The procession took about half an hour to pass; the figures on the pasos were at eye-level and almost close enough to touch. After dinner, around ten-thirty, we walked our friends to the mirador de San Nicolás, the viewpoint that overlooks the Alhambra, said our goodbyes and headed back.
“This is our last Semana Santa,” Kay said. “Why don’t we watch the procession come back?” Being early-to-bed Americans, we’d never watched one late at night. According to the guide, it would pass our house again at 3 a.m. I was game.
It was agreed. Kay set the clock for 2:30 and we went to bed at 11:30.
I awoke at two to the faint sound of drumming.

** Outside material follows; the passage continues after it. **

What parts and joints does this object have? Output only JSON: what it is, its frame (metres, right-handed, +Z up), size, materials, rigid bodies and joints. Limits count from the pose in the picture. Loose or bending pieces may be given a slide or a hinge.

Were they approaching? I got up, went to the front of the house and opened the shutters. Both cafés, the one downstairs and the one across the street, were filled to capacity and the crowd spilled out onto the sidewalk and into the street. I opened the balcony door and listened. I could just make out the band over the noise below — imagine a cocktail party with 300 people talking at once — but I could tell they weren’t that close.
I went back to bed and lay there listening. When the clock went off, I got back up, told Kay I’d call her as soon as the procession was near, and headed back up to the balconies. I dressed and stepped out. The street was almost as crowded as it had been eight hours earlier when the procession had first passed by. When the leading penitents rounded the corner, I called Kay. Processions move slowly, as the paso must be lowered every block or so in order for the carriers to rest, so she had plenty of time to join me.
We stood on the balcony and looked down on the sea of viewers and revelers below. There were hundreds, and it seemed that almost everyone had a drink.
“Should we?” I asked.
“Why not,” Kay said. It did seem like the Spanish thing to do. Kay returned with our drinks before the paso rounded the corner. And there we stood on our balcony, three o’clock in the morning, drinks and camera in hand, wide grins on our faces, as we watched the pasos, the marchers, the bands, the children and high-heeled ladies who had survived the nine-hour march, plus hundreds of “civilians” who had joined the procession to accompany it back to the church.
We went back to bed around three-thirty, where I fell asleep to the fading sound of the band in the distance. It had been an amazing night, one we’ll never forget.